[WHAT YOU WILL DO] Find each line with the string "None" and copy it.

[Records from a data source]
----------------

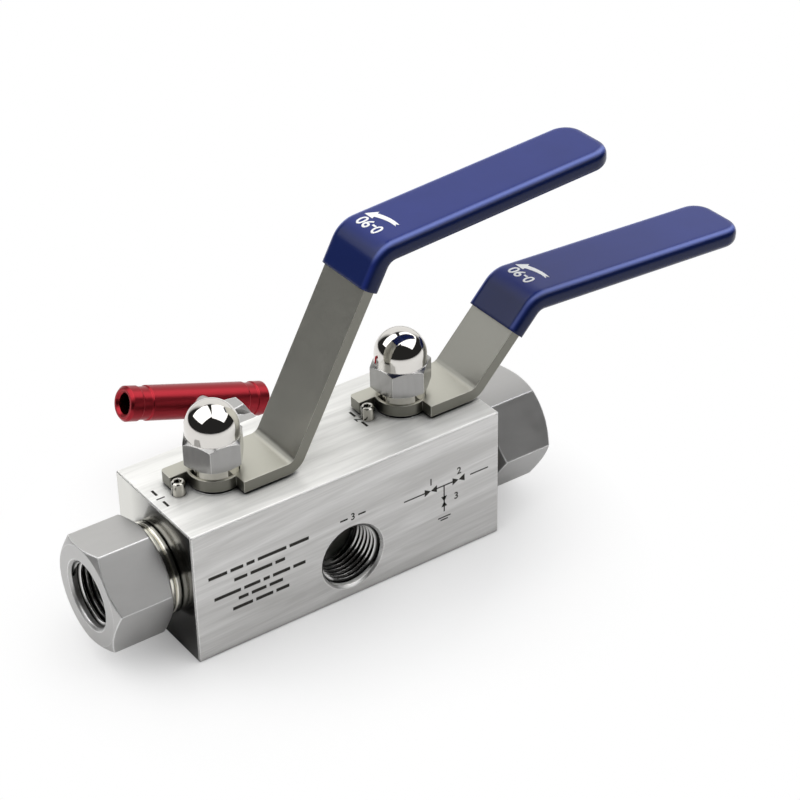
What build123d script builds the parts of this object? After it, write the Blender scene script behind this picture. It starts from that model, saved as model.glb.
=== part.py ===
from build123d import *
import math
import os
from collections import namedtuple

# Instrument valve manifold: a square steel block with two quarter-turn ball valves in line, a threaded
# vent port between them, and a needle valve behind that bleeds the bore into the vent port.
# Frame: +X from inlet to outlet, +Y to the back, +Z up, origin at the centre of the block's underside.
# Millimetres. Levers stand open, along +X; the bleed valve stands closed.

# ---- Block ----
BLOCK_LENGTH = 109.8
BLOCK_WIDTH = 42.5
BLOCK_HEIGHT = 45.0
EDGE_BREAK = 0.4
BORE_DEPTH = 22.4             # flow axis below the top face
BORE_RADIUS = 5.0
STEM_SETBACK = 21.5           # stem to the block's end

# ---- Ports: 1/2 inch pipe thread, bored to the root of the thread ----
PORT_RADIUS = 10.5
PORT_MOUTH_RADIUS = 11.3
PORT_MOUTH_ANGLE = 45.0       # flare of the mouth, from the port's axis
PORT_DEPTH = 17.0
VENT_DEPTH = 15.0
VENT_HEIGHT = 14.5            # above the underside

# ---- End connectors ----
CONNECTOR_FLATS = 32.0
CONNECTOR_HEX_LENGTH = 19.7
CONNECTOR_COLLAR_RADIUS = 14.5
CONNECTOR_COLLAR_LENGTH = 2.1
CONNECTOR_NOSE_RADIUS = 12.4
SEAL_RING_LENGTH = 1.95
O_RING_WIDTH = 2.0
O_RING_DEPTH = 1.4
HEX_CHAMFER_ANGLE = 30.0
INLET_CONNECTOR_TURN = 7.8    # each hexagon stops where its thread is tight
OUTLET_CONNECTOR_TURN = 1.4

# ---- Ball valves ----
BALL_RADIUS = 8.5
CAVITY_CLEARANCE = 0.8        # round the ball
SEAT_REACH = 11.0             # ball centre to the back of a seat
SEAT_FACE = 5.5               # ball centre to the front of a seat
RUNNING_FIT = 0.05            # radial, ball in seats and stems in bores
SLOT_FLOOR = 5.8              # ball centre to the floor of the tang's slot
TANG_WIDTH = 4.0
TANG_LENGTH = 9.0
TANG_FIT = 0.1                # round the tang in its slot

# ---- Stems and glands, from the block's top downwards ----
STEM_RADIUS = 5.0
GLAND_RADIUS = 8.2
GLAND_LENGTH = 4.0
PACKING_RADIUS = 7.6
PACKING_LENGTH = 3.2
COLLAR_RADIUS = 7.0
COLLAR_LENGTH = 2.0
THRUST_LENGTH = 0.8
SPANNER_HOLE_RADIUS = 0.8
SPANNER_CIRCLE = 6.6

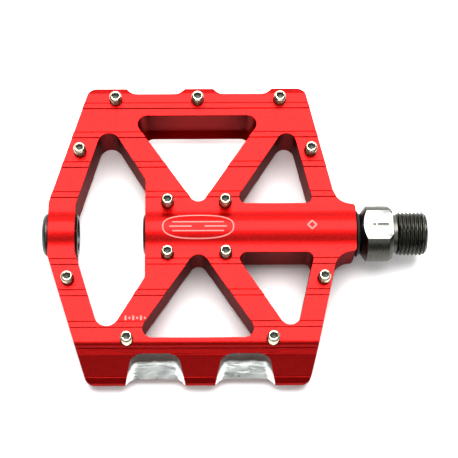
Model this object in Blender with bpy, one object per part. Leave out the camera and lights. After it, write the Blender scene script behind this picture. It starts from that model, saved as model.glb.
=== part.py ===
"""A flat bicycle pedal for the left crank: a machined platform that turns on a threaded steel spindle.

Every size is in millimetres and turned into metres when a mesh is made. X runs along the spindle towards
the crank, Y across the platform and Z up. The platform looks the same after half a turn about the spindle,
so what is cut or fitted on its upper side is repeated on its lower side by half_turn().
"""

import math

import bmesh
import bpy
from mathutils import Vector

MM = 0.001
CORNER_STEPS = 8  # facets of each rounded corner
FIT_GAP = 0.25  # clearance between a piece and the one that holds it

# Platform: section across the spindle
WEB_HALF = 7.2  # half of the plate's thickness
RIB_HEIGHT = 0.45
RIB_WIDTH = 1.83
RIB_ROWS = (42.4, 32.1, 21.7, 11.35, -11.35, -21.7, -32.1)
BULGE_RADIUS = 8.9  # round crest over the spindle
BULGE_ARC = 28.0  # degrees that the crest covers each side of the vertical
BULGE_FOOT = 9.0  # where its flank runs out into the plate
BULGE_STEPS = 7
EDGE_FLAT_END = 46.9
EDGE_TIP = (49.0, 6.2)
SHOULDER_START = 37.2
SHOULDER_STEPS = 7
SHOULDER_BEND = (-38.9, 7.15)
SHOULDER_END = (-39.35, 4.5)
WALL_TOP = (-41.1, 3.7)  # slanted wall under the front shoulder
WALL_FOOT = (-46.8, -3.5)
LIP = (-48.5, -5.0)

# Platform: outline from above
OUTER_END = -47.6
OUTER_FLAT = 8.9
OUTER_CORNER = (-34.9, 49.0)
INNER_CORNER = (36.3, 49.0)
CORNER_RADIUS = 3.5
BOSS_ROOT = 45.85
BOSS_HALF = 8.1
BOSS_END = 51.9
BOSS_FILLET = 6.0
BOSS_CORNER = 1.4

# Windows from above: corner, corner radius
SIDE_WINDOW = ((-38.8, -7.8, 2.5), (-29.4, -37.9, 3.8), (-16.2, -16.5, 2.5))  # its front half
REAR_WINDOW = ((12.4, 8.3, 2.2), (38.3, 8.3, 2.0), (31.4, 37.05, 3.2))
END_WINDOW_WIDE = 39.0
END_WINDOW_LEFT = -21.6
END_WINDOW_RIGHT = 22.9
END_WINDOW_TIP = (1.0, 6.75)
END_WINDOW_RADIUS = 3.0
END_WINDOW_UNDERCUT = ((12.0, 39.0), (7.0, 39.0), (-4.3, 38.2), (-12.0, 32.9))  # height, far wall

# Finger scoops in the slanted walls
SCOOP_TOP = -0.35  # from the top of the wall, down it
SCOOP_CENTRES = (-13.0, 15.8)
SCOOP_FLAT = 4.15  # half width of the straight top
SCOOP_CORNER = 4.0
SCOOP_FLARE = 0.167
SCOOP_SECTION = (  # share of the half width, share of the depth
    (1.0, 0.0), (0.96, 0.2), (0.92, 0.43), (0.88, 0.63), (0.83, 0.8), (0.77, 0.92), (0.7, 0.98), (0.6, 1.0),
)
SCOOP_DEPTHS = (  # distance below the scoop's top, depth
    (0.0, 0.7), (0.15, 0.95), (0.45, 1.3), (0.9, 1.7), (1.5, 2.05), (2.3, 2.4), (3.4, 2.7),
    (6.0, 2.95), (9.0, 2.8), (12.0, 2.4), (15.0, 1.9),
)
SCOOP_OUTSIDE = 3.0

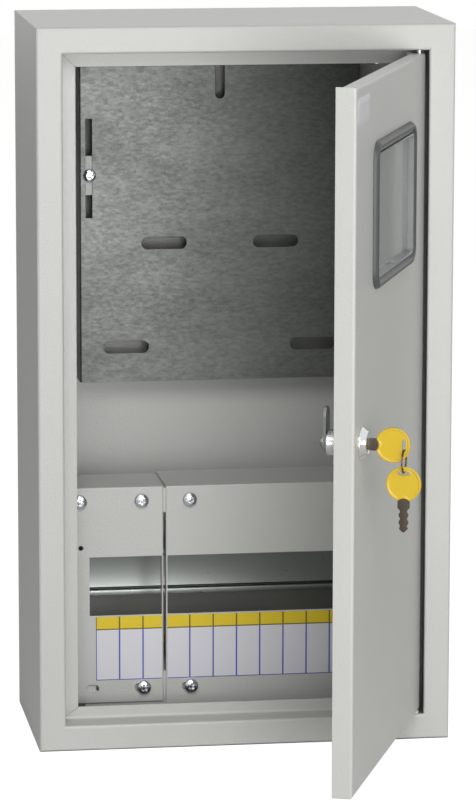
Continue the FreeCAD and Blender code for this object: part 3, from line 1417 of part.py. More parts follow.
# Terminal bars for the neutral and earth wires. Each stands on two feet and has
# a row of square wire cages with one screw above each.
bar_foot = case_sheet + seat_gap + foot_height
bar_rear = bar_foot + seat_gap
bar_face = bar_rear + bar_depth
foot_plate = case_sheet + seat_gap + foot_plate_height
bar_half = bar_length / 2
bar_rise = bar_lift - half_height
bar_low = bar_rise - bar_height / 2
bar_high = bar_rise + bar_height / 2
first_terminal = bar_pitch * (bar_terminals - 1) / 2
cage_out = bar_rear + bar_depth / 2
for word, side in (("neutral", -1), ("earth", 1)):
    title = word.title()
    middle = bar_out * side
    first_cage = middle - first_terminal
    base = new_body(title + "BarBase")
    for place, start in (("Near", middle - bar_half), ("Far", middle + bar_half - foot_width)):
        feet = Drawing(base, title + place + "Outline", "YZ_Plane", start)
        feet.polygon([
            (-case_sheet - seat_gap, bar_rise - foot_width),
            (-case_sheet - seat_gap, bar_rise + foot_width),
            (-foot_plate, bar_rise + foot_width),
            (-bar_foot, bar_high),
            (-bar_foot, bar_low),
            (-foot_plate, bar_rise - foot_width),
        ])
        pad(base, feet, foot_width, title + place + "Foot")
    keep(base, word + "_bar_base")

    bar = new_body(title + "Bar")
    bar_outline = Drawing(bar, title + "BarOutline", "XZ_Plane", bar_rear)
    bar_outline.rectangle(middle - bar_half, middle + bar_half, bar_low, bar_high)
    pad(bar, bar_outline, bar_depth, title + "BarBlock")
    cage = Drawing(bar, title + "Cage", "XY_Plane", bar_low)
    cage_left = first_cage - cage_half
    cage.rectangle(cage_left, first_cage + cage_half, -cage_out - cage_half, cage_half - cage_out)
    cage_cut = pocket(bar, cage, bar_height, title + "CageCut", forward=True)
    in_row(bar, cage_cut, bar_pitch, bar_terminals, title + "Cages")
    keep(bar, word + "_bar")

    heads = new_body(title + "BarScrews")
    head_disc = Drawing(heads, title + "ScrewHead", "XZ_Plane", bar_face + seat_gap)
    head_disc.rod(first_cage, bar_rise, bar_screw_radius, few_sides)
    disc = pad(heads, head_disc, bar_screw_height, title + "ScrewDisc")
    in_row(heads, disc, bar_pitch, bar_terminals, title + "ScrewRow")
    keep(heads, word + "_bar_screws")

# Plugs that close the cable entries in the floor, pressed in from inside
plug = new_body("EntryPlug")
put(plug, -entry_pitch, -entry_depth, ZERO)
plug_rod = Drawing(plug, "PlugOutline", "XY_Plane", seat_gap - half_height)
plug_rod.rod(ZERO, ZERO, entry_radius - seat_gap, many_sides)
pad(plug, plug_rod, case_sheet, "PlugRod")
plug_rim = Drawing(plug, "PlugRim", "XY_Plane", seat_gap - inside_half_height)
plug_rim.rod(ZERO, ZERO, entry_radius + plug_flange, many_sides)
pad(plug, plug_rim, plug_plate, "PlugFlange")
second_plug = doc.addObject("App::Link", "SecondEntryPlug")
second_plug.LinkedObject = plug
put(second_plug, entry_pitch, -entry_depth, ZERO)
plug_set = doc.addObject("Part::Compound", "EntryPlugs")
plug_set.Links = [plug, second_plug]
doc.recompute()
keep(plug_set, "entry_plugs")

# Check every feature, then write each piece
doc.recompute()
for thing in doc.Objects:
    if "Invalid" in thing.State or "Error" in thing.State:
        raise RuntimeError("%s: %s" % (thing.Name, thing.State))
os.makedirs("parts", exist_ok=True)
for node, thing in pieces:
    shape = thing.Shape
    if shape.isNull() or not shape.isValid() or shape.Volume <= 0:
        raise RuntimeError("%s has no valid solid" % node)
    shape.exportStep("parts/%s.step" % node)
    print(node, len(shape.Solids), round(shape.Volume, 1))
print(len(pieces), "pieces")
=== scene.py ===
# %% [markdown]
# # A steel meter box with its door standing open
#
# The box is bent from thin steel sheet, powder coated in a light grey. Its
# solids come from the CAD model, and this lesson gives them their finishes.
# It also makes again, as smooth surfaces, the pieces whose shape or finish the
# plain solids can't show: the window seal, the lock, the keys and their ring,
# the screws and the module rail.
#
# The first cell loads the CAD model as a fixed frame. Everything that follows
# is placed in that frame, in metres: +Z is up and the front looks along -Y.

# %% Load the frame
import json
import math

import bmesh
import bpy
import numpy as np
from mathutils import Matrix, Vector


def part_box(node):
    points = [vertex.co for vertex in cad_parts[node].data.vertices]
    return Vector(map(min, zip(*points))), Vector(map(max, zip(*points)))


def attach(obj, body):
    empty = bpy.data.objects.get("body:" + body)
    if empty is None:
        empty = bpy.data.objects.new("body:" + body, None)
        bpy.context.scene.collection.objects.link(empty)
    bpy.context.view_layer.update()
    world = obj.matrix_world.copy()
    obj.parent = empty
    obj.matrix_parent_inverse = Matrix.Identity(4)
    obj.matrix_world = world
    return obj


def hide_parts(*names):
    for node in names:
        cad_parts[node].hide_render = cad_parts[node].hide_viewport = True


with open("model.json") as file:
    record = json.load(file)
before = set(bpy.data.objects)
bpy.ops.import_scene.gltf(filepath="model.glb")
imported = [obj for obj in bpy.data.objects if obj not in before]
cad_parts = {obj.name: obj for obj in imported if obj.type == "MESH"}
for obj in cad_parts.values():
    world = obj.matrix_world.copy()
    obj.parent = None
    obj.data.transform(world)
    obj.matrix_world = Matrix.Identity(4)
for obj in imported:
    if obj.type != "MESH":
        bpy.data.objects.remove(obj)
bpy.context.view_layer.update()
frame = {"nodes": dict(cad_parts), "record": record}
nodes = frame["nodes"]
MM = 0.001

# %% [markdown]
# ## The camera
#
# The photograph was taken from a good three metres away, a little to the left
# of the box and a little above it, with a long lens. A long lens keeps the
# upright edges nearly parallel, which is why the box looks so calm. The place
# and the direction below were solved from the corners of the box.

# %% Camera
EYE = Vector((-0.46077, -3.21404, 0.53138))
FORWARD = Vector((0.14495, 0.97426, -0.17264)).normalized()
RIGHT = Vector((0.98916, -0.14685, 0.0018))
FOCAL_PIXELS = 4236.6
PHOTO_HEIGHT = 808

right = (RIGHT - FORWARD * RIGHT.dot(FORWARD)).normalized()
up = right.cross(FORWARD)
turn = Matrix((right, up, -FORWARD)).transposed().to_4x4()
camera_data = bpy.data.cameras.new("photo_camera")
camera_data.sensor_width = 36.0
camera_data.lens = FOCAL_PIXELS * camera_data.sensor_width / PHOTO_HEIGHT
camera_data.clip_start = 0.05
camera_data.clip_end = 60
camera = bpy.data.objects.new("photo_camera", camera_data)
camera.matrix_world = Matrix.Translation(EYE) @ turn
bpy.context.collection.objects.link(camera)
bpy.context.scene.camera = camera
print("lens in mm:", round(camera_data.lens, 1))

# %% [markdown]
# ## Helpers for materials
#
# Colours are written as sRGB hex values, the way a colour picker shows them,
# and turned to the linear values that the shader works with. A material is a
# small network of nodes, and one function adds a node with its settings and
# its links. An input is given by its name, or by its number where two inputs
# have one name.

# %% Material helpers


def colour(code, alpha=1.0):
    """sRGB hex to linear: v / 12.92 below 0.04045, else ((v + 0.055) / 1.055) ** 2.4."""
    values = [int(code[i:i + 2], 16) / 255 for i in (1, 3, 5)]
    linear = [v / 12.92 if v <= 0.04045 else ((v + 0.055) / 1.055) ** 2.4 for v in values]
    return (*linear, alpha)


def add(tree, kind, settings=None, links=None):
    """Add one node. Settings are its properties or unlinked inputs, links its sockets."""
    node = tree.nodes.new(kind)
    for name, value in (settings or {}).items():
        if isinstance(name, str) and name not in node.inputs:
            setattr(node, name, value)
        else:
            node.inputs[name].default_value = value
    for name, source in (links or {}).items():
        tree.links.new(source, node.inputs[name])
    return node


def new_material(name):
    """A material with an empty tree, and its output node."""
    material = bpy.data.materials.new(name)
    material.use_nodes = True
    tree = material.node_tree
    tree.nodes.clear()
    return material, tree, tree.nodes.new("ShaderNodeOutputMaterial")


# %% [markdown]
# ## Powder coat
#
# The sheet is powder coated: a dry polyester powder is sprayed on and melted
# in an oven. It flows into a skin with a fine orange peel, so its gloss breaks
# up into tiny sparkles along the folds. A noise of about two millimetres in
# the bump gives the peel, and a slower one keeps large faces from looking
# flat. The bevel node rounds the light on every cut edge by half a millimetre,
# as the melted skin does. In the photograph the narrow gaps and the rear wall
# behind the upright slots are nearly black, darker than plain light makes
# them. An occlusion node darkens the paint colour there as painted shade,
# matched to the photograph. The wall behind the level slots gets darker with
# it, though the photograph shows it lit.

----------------

[ANSWER]
    if empty is None:
        empty = bpy.data.objects.new("body:" + body, None)
    obj.parent = None
def add(tree, kind, settings=None, links=None):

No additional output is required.